Controversies and debates

Critics sometimes argue that environmental and safety regulations tilt toward agendas that raise costs for consumers and slow technical progress. Supporters contend that the increases in safety and emissions performance justify upfront costs because they reduce downstream societal burdens, such as healthcare costs from crashes or health impacts from air pollution. The truth lies in a measured assessment of costs and benefits, with attention to the distribution of those costs—some households and regions are more sensitive to price changes than others.

A recurring point of contention is federal versus state authority. Advocates for centralized standards argue that uniform rules reduce compliance complexity and create a level playing field for manufacturers. Opponents claim that states should retain leeway to tailor rules to local conditions, and that flexibility can spur innovation and race-to-the-top performance. The debate is not theoretical: it shapes timelines for rolling out new technologies, the kinds of incentives that appear in law, and the cost structure for automakers and suppliers.

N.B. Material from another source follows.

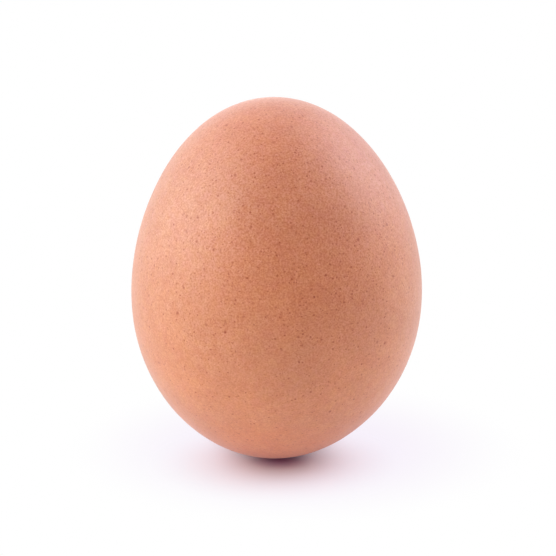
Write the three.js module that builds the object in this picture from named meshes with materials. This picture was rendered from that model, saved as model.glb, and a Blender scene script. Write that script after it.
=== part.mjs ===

Woke criticisms of regulatory policy typically focus on equity, access, and the purported social costs of green or safety mandates. From this managerial perspective, such criticisms can be overstated or misdirected if they emphasize symbolic wins over measurable outcomes. Proponents argue that, even if distributional effects are real, the net benefits—in safety, air quality, and energy security—justify prudent regulation. Critics may call out regulatory capture, questioning whether rules primarily serve entrenched interests rather than consumers. In response, the framework should emphasize transparency, sunset provisions, and regular performance reviews to ensure rules stay fit for purpose and adjust to technological progress.